Quando foi anunciada a nova seleção da Sight & Sound dos 100 melhores filmes de sempre, causou alguma sensação ver em primeiro lugar o filme “Jeanne Dielman, 23, Quai du Commerce, 1080 Bruxelles” da cineasta belga Chantal Akerman, sendo a primeira vez que uma mulher atinge o lugar cimeiro desta seleção. Teve a audácia de destronar dois daqueles que foram considerados os melhores filmes durante décadas pelos críticos de cinema, “Vertigo”, de Alfred Hitchcock, e “Citizen Kane”, de Orson Welles.

Ao dar origem a uma interessante discussão sobre cinema como arte e denúncia social, fez emergir o pouco consenso em torno de “Jeanne Dielman” como merecedor do primeiro lugar. A essa falta de consenso soma-se o repúdio daqueles que o consideram um produto ideológico de “intelectuais de esquerda”.

A verdade é que este filme não carrega qualquer tradição nem continuidade com o passado do cinema. Pelo contrário, trata-se de uma obra que abre portas invulgares para recantos negros da alma humana, em especial a alma da mulher, durante tanto tempo relegada para segundo plano, enquanto as angústias dos homens ocupavam o ecrã por inteiro.

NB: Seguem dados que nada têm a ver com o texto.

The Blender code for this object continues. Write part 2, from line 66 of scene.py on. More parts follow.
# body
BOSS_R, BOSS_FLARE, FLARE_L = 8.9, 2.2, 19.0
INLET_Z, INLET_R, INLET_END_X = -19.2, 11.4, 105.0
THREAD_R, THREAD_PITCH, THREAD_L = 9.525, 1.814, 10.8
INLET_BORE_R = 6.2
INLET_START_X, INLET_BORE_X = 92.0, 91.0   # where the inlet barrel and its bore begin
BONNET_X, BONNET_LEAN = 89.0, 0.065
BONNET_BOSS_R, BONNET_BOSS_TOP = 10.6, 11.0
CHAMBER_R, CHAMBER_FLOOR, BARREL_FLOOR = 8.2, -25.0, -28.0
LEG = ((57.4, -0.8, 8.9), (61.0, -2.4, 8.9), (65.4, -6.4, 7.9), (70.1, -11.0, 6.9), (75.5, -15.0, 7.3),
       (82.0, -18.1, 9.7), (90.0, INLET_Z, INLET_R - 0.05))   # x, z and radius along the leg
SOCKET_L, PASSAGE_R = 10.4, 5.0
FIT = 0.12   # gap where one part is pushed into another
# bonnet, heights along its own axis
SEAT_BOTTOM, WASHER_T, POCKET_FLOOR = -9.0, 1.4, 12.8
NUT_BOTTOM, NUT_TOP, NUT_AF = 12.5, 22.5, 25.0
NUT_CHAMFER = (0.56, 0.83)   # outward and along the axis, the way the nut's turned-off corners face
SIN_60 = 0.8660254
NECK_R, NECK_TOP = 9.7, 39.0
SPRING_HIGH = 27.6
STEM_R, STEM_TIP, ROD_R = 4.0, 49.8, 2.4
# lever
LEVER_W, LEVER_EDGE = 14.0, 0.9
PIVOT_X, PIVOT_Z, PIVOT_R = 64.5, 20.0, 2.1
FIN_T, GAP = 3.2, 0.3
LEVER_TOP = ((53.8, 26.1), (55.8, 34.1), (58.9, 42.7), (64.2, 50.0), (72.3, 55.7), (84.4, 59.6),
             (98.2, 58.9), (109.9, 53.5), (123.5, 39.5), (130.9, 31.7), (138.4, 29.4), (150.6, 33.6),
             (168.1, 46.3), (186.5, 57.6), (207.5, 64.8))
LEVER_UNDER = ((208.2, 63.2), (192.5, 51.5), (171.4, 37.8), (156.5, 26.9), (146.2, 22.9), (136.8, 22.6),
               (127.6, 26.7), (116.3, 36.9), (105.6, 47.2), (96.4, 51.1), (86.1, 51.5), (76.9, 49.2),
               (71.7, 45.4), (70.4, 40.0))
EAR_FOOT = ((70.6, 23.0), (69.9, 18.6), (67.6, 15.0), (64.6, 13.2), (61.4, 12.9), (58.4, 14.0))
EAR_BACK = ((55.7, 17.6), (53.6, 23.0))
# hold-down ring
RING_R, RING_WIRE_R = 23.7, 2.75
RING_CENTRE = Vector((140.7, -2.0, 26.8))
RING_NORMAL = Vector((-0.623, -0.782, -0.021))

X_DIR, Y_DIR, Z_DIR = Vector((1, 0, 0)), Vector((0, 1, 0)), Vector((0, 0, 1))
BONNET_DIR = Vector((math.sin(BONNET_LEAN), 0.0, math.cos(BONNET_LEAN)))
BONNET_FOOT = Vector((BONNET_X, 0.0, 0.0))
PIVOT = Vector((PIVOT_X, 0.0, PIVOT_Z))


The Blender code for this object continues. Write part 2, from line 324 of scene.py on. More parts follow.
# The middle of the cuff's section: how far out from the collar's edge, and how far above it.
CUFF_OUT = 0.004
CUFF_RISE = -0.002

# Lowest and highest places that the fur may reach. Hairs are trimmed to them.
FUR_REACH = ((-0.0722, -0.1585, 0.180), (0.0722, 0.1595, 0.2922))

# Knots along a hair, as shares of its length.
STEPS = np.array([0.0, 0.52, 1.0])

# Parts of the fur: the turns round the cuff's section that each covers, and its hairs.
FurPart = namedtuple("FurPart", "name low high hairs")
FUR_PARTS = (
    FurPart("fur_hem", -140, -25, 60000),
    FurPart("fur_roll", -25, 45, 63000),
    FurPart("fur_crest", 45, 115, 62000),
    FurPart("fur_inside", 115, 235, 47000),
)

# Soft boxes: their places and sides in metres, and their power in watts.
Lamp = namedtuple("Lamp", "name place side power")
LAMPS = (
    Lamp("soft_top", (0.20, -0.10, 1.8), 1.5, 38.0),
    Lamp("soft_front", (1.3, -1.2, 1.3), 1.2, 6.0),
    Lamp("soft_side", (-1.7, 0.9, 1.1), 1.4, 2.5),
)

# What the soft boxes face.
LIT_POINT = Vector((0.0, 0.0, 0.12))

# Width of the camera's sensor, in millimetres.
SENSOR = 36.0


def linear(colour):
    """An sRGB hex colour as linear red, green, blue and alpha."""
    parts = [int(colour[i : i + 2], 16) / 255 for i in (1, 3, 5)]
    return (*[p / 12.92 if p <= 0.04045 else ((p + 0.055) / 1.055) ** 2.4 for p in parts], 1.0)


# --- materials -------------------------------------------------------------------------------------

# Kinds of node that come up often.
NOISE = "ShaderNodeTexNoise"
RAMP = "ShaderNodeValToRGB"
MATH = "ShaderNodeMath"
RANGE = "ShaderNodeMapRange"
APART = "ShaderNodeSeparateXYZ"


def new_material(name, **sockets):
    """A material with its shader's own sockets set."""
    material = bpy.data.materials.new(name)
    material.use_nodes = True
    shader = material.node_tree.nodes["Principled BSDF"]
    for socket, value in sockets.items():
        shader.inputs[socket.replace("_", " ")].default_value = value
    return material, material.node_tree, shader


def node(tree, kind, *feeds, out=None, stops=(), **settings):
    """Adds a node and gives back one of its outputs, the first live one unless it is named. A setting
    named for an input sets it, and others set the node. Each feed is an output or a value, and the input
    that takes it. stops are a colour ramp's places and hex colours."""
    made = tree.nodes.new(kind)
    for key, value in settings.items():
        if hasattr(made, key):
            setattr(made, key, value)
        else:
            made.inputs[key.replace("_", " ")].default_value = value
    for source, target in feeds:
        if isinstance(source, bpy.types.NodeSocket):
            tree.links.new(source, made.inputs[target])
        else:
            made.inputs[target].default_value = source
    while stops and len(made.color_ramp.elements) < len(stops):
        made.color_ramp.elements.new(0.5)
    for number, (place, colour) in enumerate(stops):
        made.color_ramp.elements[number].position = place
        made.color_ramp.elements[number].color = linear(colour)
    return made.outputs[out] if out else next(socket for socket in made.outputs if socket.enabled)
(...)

O filme retrata três dias na vida de uma mãe solteira e viúva, Jeanne Dielman, protagonizada pela atriz Delphine Seyrig, cuja vida se centra no seu apartamento. Observamos a rotina diária meticulosa de limpar a casa, cozinhar, cumprir de forma escrupulosa os horários, receber homens para favores sexuais em troca de dinheiro, pôr a mesa para receber o filho para jantar, durante o qual mal são trocadas palavras.

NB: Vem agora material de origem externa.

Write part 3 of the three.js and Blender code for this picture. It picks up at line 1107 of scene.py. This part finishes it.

É uma rotina que a mantém viva. Todos estes detalhes são contados de forma natural e em tempo real, o que explica em parte a sua duração, cerca de 3h30, tornando-o um filme demasiado experimental mesmo para os cinéfilos mais dedicados.

Vi o filme pela primeira vez durante o primeiro confinamento da pandemia, quando eu própria estava imersa numa rotina doméstica diária para me manter sã, hipnotizada pelo ritmo da personagem e pela forma como, pouco a pouco, os seus hábitos começam lentamente a ruir de forma subtil, sem nunca realmente percebermos o que está a acontecer na mente de Jeanne Dielman.

Mas algo está a acontecer. Uma barragem de desespero está prestes a ruir para dar lugar a uma revolta que é libertada de forma chocante no clímax final.

A abordagem feminista de Akerman, cuja obra em anos mais recentes tem vindo a ganhar novo destaque, foi uma pedrada no charco numa altura em que os homens eram os mestres absolutos.

Embora já tivessem surgido novos olhares menos convencionais em torno da mulher, como “Belle de Jour” de Buñuel ou “Repulsion” de Polanski, acaba por ser sempre o olhar masculino a dominar, e nem os filmes escapam à representação do tempo e espaço como matéria ficcional.

Em “Jeanne Dielman” nada parece funcionar como ficção. Há um foco nos aspetos mundanos da vida para manter longe a loucura, mas ela está lá… à espera. Raros são os filmes capazes de expor o retrato da vida abruptamente estilhaçada de uma mulher solitária que mergulha nas profundezas da sua escuridão.

Nesta idade contemporânea, não seremos todas de certa forma Jeanne Dielman, a tentar, com todas as nossas forças, não fitar o abismo? É um filme desconfortável e, de certa forma, aterrador. Se é o melhor filme de sempre não me cabe a mim dizer, mas mantém a sua vitalidade, poder e relevância décadas volvidas.